Commit graph

139 commits

Author SHA1 Message Date
Wim Taymans
f93b3b23a3 loop: fix use after free case
Because we can now destroy sources (and free the source structure) by
simply holding the lock, there is a window where we might access the
freed source.

When we in iterate release the lock and go into the epoll, another
thread might acquire the lock and delete the fd from epoll. This might
happen right after epoll detected activity on the fd. When iterate
manages to acquire the lock again, it will process to dispatch the
active fd and deref the ep.data pointer, which is now pointing to freed
memory.

Fix this by incrementing a removed_count whenever we remove a source.
Check the counter if it was the same as before the epoll otherwise we
can't assume all sources are alive still. Return in that case as if
there were no fds to poll. The caller should reenter the iterate at some
point and we will return all the fds with activity, minus the one that
got destroyed. We need to give control to the caller because part of the
removal could be to stop the loop iteration all together.
2025-06-30 12:44:15 +02:00
Wim Taymans
9a6f8d31dc loop: unlock the lock when blocking on invoke
When we are the owners of the loop lock and we are not in the loop
thread itself, release all locks so that the loop can start processing
our invoke items and we get a chance to make progress.

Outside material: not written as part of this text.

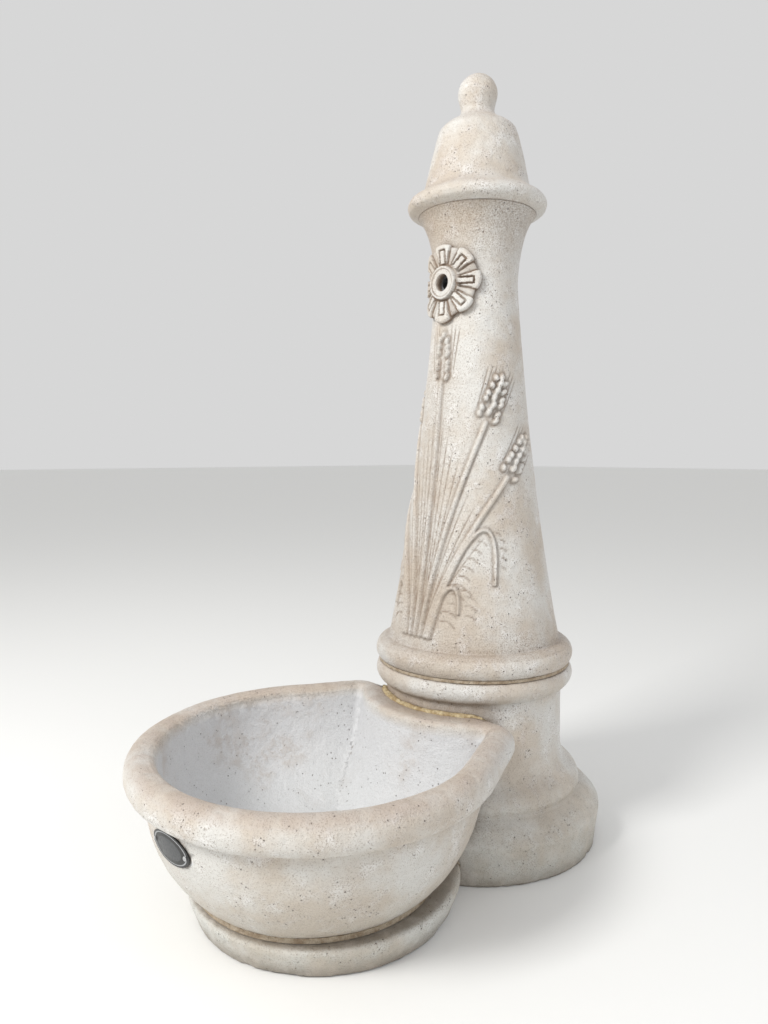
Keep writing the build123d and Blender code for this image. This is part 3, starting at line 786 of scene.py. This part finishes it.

After that
re-acquire the locks.

This can happen when you change some of the core loop_locked() calls to
blocking _invoke functions that are called with the loop locked.

We have all core blocking invoke functions removed now so this is not
actually going to be used but just in case an application tries to
blocking invoke while locking the loop, this will now at least do
something else than deadlock.
2025-06-26 14:23:36 +02:00
Wim Taymans
8e32afb863 loop: don't call the hooks around blocking wait
The hooks were previously used to unlock the loop but now that the
lock is handled inside the loop itself and we don't unlock before the
blocking read anymore, we should also not call the hooks.

The blocking invoke function is not meant to be called with any of the
loop context locks acquired in order to avoid a deadlock. Make this (and
other blocking risks) clear in the documentation.

See #4472
2025-06-10 11:57:38 +02:00
Arun Raghavan
420c510d47 spa: loop: Fix potential uninitialised result 2025-06-06 12:50:56 +05:30
Arun Raghavan
56c6e19f99 Revert "spa: loop: Change get_time() timeout to unsigned"
This reverts commit c515f9bf8e. The PW
APIs use int64_t (partly because SPA_NSEC_PER_SEC is an LL), and we
don't want to change already public API.
2025-06-03 15:20:15 +05:30
Arun Raghavan
c515f9bf8e spa: loop: Change get_time() timeout to unsigned
A signed value doesn't really make sense in this context, so let's keep
it unsigned so the semantics are clear. This does break the interface,
but should be okay since it's not in a release yet.
2025-06-03 09:39:30 +00:00
Wim Taymans
34796d5bb8 loop: keep a free_list of sources
When a source is destroyed, move it to a free_list and reuse the memory
when a new source is made. This way we can avoid doing a free() from
the epoll thread.
2025-05-29 10:17:16 +02:00
Wim Taymans
f2452a6af7 spa: some more invoke -> locked calls 2025-05-29 10:17:16 +02:00
Wim Taymans
f7fdafc203 loop: add method to run a function with the lock
Convert some _invoke to _locked
2025-05-29 10:17:16 +02:00
Wim Taymans
fb49e0795c loop: move thread-loop to support loop
Add more synchronization primitives to spa loop so that we can replace
the thread-loop with it.
2025-05-29 10:17:16 +02:00
Wim Taymans
65cbbf1a02 spa: add locking to the loop
We can add a PTHREAD_PRIO_INHERIT lock to the loop to protect the
callbacks and then use this to update shared data in an RT-safe way.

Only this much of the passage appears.